4. Si è sottolineato come nei romanzi di Márquez “gli eventi non sono mai rappresentati con pretese di oggettività, ma anzi accettando senza riserve le amplificazioni e le stilizzazioni di chi in essi è implicato o ad essi è interessato” (C. Segre). In Cronaca di una morte annunciata, lo scrittore prende senz’altro nota degli accadimenti; registra quanto i protagonisti hanno da raccontare; acconsente a che tutte le voci interagiscano tra loro. Ciò nonostante, però, nel lasciar emergere lentamente ogni singola verità, egli finisce per puntare il dito contro qualcosa di preciso.

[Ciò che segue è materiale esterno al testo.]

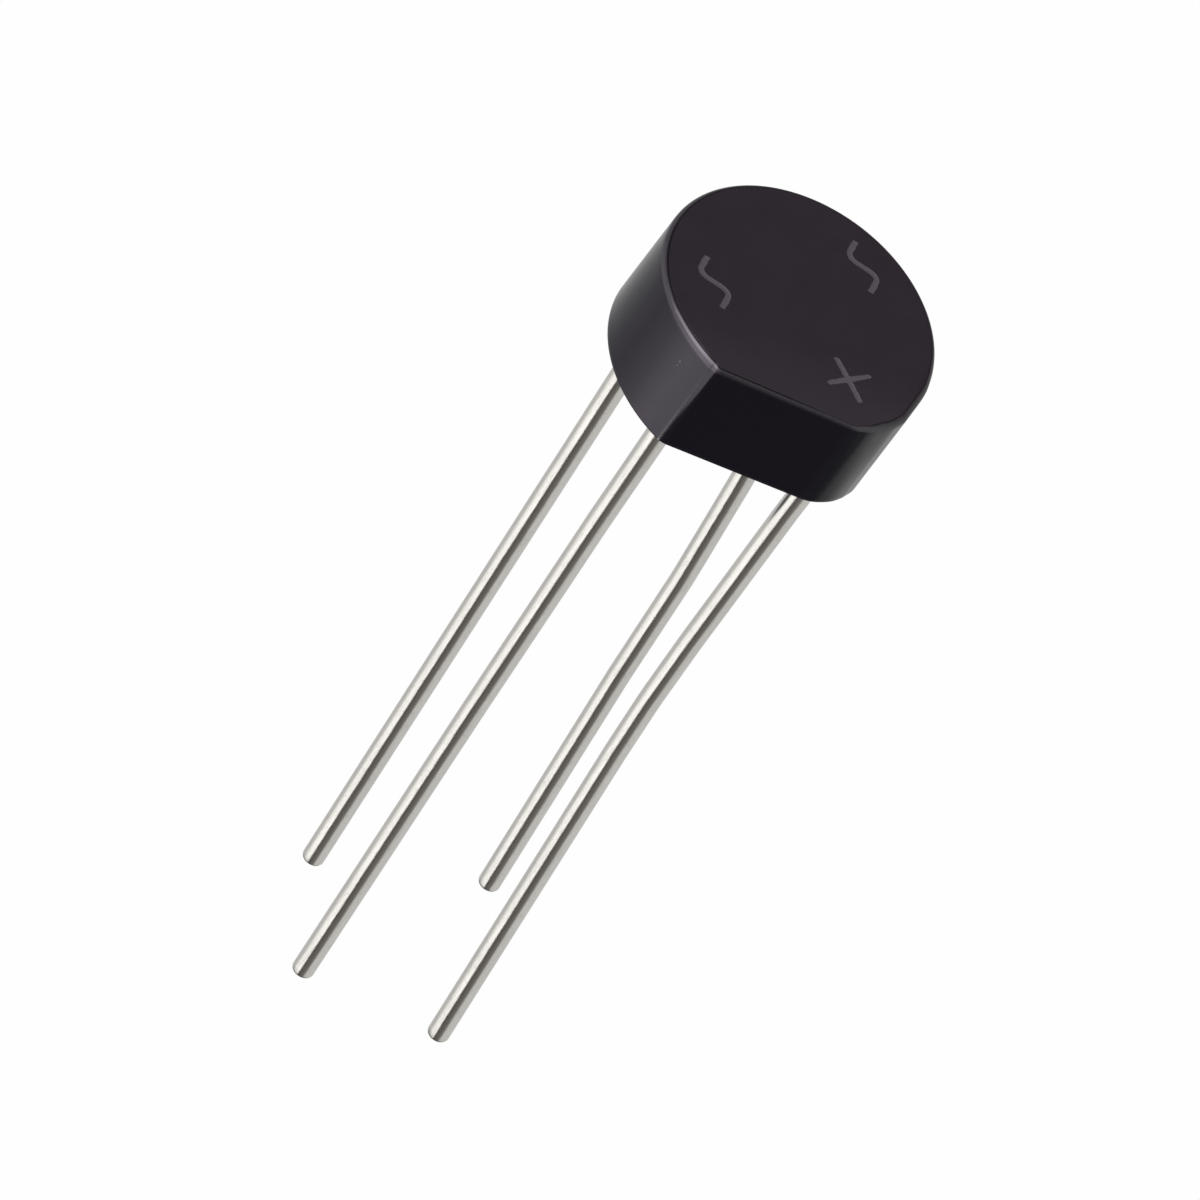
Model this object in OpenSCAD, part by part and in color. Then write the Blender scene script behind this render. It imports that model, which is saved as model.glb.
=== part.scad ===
// Round single-phase bridge rectifier with four straight wire leads.
//
// Millimetres, +Z up. The origin is the centre of the four leads, on the
// underside of the body, which is the face that sits on a board. The leads
// run down along -Z from the corners of a square whose sides lie along X and Y.
// The flat of the body is at the front, -Y, turned by a few degrees.
//
// Inside, four silicon dies sit in a 2 x 2 square. Two low flattened wire ends
// carry the direct current (positive at +X, negative at -X). Two high ones
// carry the alternating current. Every die is soldered between a low one and
// a high one.

/* [Body] */
// Diameter of the round part of the body
body_d = 9.25; // [8.8:0.05:9.9]
// Height of the body above the board
body_h = 3.75; // [3.4:0.05:4.6]
// Distance from the centre of the body to the flat
flat_dist = 3.9; // [3.7:0.05:4.1]
// Angle by which the flat is turned from the row of front leads
flat_turn = 3.7; // [0:0.1:6]
// Radius of the wide corner at the right end of the flat
wide_corner_r = 1.9; // [1.7:0.05:2.1]
// Position of the wide corner's centre along the flat
wide_corner_x = 2.13; // [2.0:0.01:2.2]
// Radius of the narrow corner at the left end of the flat
narrow_corner_r = 0.6; // [0.3:0.05:0.8]
// Rounding of the top rim
rim_r = 0.2; // [0.1:0.02:0.28]
// Mould draft: how far the foot of the body stands out beyond its top, all round
draft = 0.06; // [0.01:0.01:0.12]
// Sideways offset of the body from the centre of the leads
body_shift = 0.1; // [0:0.02:0.2]

/* [Marks] */
// Depth of the polarity marks in the top face
mark_depth = 0.04; // [0.02:0.01:0.1]
// Width of a mark's stroke
mark_w = 0.18; // [0.14:0.01:0.24]
// Half the length of an arm of the plus mark
plus_half = 0.85; // [0.6:0.05:1.0]
// Half the length of the alternating-current mark
wave_half = 0.97; // [0.7:0.05:1.1]
// Height of the wave in the alternating-current mark
wave_amp = 0.34; // [0.2:0.02:0.45]

/* [Leads] */
// Distance between neighbouring leads, along X and along Y
pitch = 5.08; // [4.6:0.02:5.6]
// Diameter of the lead wire
lead_d = 0.76; // [0.71:0.01:0.81]
// Straight stretch of every lead below the body, before its first bend
straight = 2.1; // [2.05:0.05:2.6]
// Direction in which the leads lean, measured from +X
lean_dir = -25.5; // [-40:0.5:-10]
// Height of the positive lead's cut end below the seating face
tip_pos = 30.18; // [28:0.02:34]
// Height of the negative lead's cut end below the seating face
tip_neg = 29.64; // [26:0.02:32]
// Height of the front alternating-current lead's cut end below the seating face
tip_ac1 = 29.34; // [26:0.02:32]
// Height of the rear alternating-current lead's cut end below the seating face
tip_ac2 = 27.82; // [26:0.02:32]

/* [Inside] */
// Side of a silicon die
die_s = 1.3; // [1.0:0.05:1.4]
// Thickness of a silicon die
die_t = 0.28; // [0.2:0.02:0.36]
// Thickness of a solder layer
solder_t = 0.08; // [0.06:0.01:0.12]
// Side of a solder layer
solder_s = 1.2; // [0.9:0.05:1.3]
// Distance of a die's centre from the centre planes
die_off = 1.0; // [0.9:0.05:1.1]
// Thickness of a flattened wire end
paddle_t = 0.36; // [0.3:0.02:0.44]
// Width of a flattened wire end
paddle_w = 1.1; // [0.9:0.05:1.2]
// Height of the underside of the low flattened ends above the seating face
paddle_z = 1.3; // [1.0:0.05:1.5]
// Depth to which the round wire enters the body
entry = 0.08; // [0.04:0.01:0.1]
// Side of the square shank pressed on the wire inside the body
shank_s = 0.5; // [0.4:0.02:0.52]

/* [Hidden] */
$fn = 64;

half = pitch / 2;
lead_r = lead_d / 2;
main_r = body_d / 2;
// Centres of the two corner roundings; y is measured towards the flat.
wide_c = [wide_corner_x, -(flat_dist - wide_corner_r)];
narrow_c = [-sqrt(pow(main_r - narrow_corner_r, 2) - pow(flat_dist - narrow_corner_r, 2)),
            -(flat_dist - narrow_corner_r)];
// Direction of the short straight side between the round and the wide corner.
side_dir = atan2(wide_c[1], wide_c[0]) + acos(min(1, (main_r - wide_corner_r) / norm(wide_c)));
// Direction in which the round meets the narrow corner.
narrow_dir = 360 + atan2(narrow_c[1], narrow_c[0]);

// Levels of the stack inside.
z_low_top = paddle_z + paddle_t;
z_die = z_low_top + solder_t;
z_die_top = z_die + die_t;
z_high = z_die_top + solder_t;
z_high_top = z_high + paddle_t;

// Points of an arc about c, from angle a0 to angle a1.
function arc(c, r, a0, a1, n) =
    [for (i = [0 : n]) let (a = a0 + (a1 - a0) * i / n) [c[0] + r * cos(a), c[1] + r * sin(a)]];

// Outline of the body, drawn in by d all round: the round, the narrow corner,
// the flat and the wide corner.
function outline(d) = concat(
    arc([0, 0], main_r - d, side_dir, narrow_dir, 120),
    arc(narrow_c, narrow_corner_r - d, narrow_dir + 360 * (narrow_dir < 180 ? 1 : 0), 270, 9),
    arc(wide_c, wide_corner_r - d, 270, side_dir + 360, 30));

// Outline of a stroke of width w along the points p, with square ends.
function stroke_side(p, w, s) = [for (i = [0 : len(p) - 1])
    let (a = p[max(0, i - 1)], b = p[min(len(p) - 1, i + 1)], t = (b - a) / norm(b - a))
    [p[i][0] - s * w / 2 * t[1], p[i][1] + s * w / 2 * t[0]]];
function flip(v) = [for (i = [len(v) - 1 : -1 : 0]) v[i]];
function wave(n) = [for (i = [0 : n]) let (u = -1 + 2 * i / n)
    [wave_half * u, wave_amp * (sin(180 * u) + 0.16 * sin(360 * u))]];

// Puts a shape from the body's own axes, flat straight at -Y, in its place.
module in_body() {
    rotate([0, 0, -flat_turn]) translate([-body_shift, 0, 0]) children();
}

module wave_mark() {
    linear_extrude(height = 1)
        polygon(concat(stroke_side(wave(28), mark_w, 1), flip(stroke_side(wave(28), mark_w, -1))));
}

module plus_mark() {
    translate([-plus_half, -mark_w / 2, 0]) cube([2 * plus_half, mark_w, 1]);
    translate([-mark_w / 2, -plus_half, 0]) cube([mark_w, 2 * plus_half, 1]);
}

// The moulding: it narrows a little towards the top and has a rounded top rim.
module moulding() {
    in_body() hull() {
        linear_extrude(height = 0.002) polygon(outline(-draft));
        for (a = [0 : 18 : 90])
            translate([0, 0, body_h - rim_r + rim_r * sin(a) - (a > 0 ? 0.002 : 0)])
                linear_extrude(height = 0.002) polygon(outline(rim_r * (1 - cos(a))));
    }
}

module body() {
    color([0.13, 0.12, 0.13])
    difference() {
        moulding();
        translate([1.65, -2.32, body_h - mark_depth]) rotate([0, 0, 31]) plus_mark();
        translate([-2.99, -0.31, body_h - mark_depth]) rotate([0, 0, -73.9]) wave_mark();
        translate([1.97, 2.46, body_h - mark_depth]) rotate([0, 0, -73.9]) wave_mark();
        for (s = [-1, 1]) {
            low_end(s);
            high_end(s);
            translate([s * half, -s * half, 0]) root(z_low_top, 1);
            translate([s * half, s * half, 0]) root(z_high_top, 1);
        }
        for (x = [-1, 1], y = [-1, 1]) {
            die(x, y);
            solder(x, y, z_low_top);
            solder(x, y, z_die_top);
        }
    }
}

// Flattened wire end of a direct-current lead, s = 1 for positive and -1 for
// negative: a bar under two dies, with a neck out to the lead.
module low_end(s) {
    translate([0, 0, paddle_z]) linear_extrude(height = paddle_t) rotate(s > 0 ? 0 : 180)
        paddle_shape();
}

// The same for an alternating-current lead: a bar over two dies. s = -1 is the
// front lead and 1 the rear one.
module high_end(s) {
    translate([0, 0, z_high]) linear_extrude(height = paddle_t)
        rotate(s > 0 ? 90 : -90) paddle_shape();
}

// Plan of a flattened end for the lead at +X, -Y.
module paddle_shape() {
    translate([die_off - paddle_w / 2, -1.75]) square([paddle_w, 3.5]);
    polygon([[half + 0.30, -half + 0.36], [half - 0.30, -half - 0.44],
             [die_off - 0.30, -1.75], [die_off + paddle_w / 2, -0.95]]);
    translate([half, -half]) rotate(10) square(0.9, center = true);
}

// The upper part of a lead: round wire from a depth of below up to a little way
// inside the body, then a square shank, which can't turn in the moulding, up to
// the top of the flattened end.
module root(top, below) {
    translate([0, 0, -below]) cylinder(h = below + entry, r = lead_r);
    translate([-shank_s / 2, -shank_s / 2, 0]) cube([shank_s, shank_s, top]);
}

// A lead below the body. run lists the bends: each entry is the turn in degrees,
// the bend's radius and the straight length after it.
module lead_run(run, i = 0) {
    if (i < len(run)) {
        turn = run[i][0];
        rad = run[i][1];
        s = sign(turn);
        // the bend, towards +X for a positive turn and -X for a negative one
        mirror([s > 0 ? 0 : 1, 0, 0]) translate([rad, 0, 0]) rotate([90, 0, 0]) rotate([0, 0, 180])
            rotate_extrude(angle = abs(turn), $fn = 720) translate([rad, 0]) circle(r = lead_r, $fn = 48);
        translate([s * rad * (1 - cos(turn)), 0, -rad * sin(abs(turn))]) rotate([0, -turn, 0]) {
            translate([0, 0, -run[i][2]]) cylinder(h = run[i][2], r = lead_r);
            translate([0, 0, -run[i][2]]) lead_run(run, i + 1);
        }
    }
}

// Length left for the last straight stretch, so that the cut end's centre is at
// depth tip: what the other bends and stretches of the run take is taken off.
function depth_to(run, k, a = 0, i = 0) = i >= k ? 0 :
    let (r = run[i][1], b = a + run[i][0], s = sign(run[i][0]))
    r * s * (sin(b) - sin(a)) + (i < k - 1 ? run[i][2] * cos(b) : 0) + depth_to(run, k, b, i + 1);
function total_turn(run, i = 0) = i >= len(run) ? 0 : run[i][0] + total_turn(run, i + 1);
function finish(run, tip) = let (k = len(run), left = tip - straight - depth_to(run, k))
    [for (i = [0 : k - 1]) i < k - 1 ? run[i] : [run[i][0], run[i][1], left / cos(total_turn(run))]];

// A whole lead at x, y: the wire from the top of its flattened end down to the
// first bend, then the bends.
module lead(x, y, top, run, tip) {
    translate([x, y, 0]) {
        root(top, straight);
        translate([0, 0, -straight]) rotate([0, 0, lean_dir]) lead_run(finish(run, tip));
    }
}

module lead_positive() {
    color([0.78, 0.78, 0.76]) {
        lead(half, -half, z_low_top, [[0.85, 20, 6.5], [0.76, 35, 2.3], [1.59, 35, 2.0], [0.76, 35, 10]], tip_pos);
        low_end(1);
    }
}

module lead_negative() {
    color([0.78, 0.78, 0.76]) {
        lead(-half, half, z_low_top, [[6.86, 7.5, 1.0], [-4.07, 11, 20]], tip_neg);
        low_end(-1);
    }
}

module lead_ac_front() {
    color([0.78, 0.78, 0.76]) {
        lead(-half, -half, z_high_top, [[4.31, 13, 0.8], [-1.98, 25, 15.3], [0.38, 35, 10]], tip_ac1);
        high_end(-1);
    }
}

module lead_ac_rear() {
    color([0.78, 0.78, 0.76]) {
        lead(half, half, z_high_top, [[7.24, 6, 3.8], [-2.88, 16, 3.4], [-1.6, 25, 4.5], [1.25, 18, 8]], tip_ac2);
        high_end(1);
    }
}

module die(x, y) {
    color([0.35, 0.37, 0.42])
        translate([x * die_off - die_s / 2, y * die_off - die_s / 2, z_die]) cube([die_s, die_s, die_t]);
}

module solder(x, y, z) {
    color([0.62, 0.62, 0.6])
        translate([x * die_off - solder_s / 2, y * die_off - solder_s / 2, z]) cube([solder_s, solder_s, solder_t]);
}

body();
lead_positive();
lead_negative();
lead_ac_front();
lead_ac_rear();
die(1, -1);  // die_positive_front
die(1, 1);  // die_positive_rear
die(-1, -1);  // die_negative_front
die(-1, 1);  // die_negative_rear
solder(1, -1, z_low_top);  // solder_under_die_positive_front
solder(1, 1, z_low_top);  // solder_under_die_positive_rear
solder(-1, -1, z_low_top);  // solder_under_die_negative_front
solder(-1, 1, z_low_top);  // solder_under_die_negative_rear
solder(1, -1, z_die_top);  // solder_over_die_positive_front
solder(1, 1, z_die_top);  // solder_over_die_positive_rear
solder(-1, -1, z_die_top);  // solder_over_die_negative_front
solder(-1, 1, z_die_top);  // solder_over_die_negative_rear
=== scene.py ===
import math

import bpy
import bmesh
from mathutils import Matrix, Vector
from mathutils.geometry import delaunay_2d_cdt


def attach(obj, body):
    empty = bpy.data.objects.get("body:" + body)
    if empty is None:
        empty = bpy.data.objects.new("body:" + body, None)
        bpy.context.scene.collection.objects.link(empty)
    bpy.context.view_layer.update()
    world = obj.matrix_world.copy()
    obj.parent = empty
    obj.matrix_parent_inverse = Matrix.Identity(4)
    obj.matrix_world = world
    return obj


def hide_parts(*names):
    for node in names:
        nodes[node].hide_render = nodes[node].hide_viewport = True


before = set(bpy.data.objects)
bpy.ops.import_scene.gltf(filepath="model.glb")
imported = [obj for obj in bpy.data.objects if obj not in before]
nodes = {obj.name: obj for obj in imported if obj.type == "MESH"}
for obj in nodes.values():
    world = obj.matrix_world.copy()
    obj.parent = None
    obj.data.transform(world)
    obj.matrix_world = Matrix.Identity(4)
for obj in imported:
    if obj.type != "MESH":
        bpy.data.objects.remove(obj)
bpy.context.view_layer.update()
scene = bpy.context.scene

# Lengths below are in millimetres, as in the CAD model, and angles in degrees.
# Meshes are scaled to metres as they are made.
MM = 0.001

BODY_D, BODY_H, FLAT_DIST, FLAT_TURN, SHIFT = 9.25, 3.75, 3.9, 3.7, 0.1
WIDE_R, WIDE_X, NARROW_R, DRAFT = 1.9, 2.13, 0.6, 0.06
LEAD_R, PITCH, LEAN, ENTRY, SHANK = 0.38, 5.08, -25.5, 0.08, 0.5
Z_LOW, Z_LOW_TOP, Z_HIGH, Z_HIGH_TOP = 1.3, 1.66, 2.1, 2.46

MAIN_R = BODY_D / 2
WIDE_C = (WIDE_X, -(FLAT_DIST - WIDE_R))
NARROW_C = (-math.sqrt((MAIN_R - NARROW_R) ** 2 - (FLAT_DIST - NARROW_R) ** 2), -(FLAT_DIST - NARROW_R))
SIDE_DIR = math.degrees(
    math.atan2(WIDE_C[1], WIDE_C[0]) + math.acos(min(1, (MAIN_R - WIDE_R) / math.hypot(*WIDE_C))))
NARROW_DIR = 360 + math.degrees(math.atan2(NARROW_C[1], NARROW_C[0]))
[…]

Santiago Nasar è accusato di aver deflorato Ángela Vicario, promessa sposa a Bayardo San Román. I fratelli di Ángela si preparano alla vendetta, attendono Santiago Nasar nella piazza principale del paese e sotto gli occhi della popolazione attonita e inerme consumano il delitto.

Ebbene, se la storia è scontata, altrettanto non può dirsi del senso ultimo di rinuncia e di desolazione che dalle sue pieghe traspare. Sul banco degli imputati non siede l’ignaro Santiago Nasar, ma gli abitanti del villaggio, che con il proprio ambiguo comportamento non hanno contribuito certo a far chiarezza sulla turpe azione commessa dall’accusato. Parlando, essi hanno impedito che la verità venisse a galla; tacendo, essi hanno reso possibile l’assassinio. In altre parole, sembrerebbe che per lo scrittore disonore, colpa e delitto costituiscano i tratti essenziali di un mistero che la collettività – e il romanzo con essa – intende fermamente preservare, anziché risolvere (B. Arpaia). Un mistero “politico” che presenta radici scoperte e si alimenta di quella “solitudine collettiva” di cui si è già discorso. Un mistero giuridico che è reale e che proprio per questo sa porsi a fondamento e limite di una giustizia tutta particolare.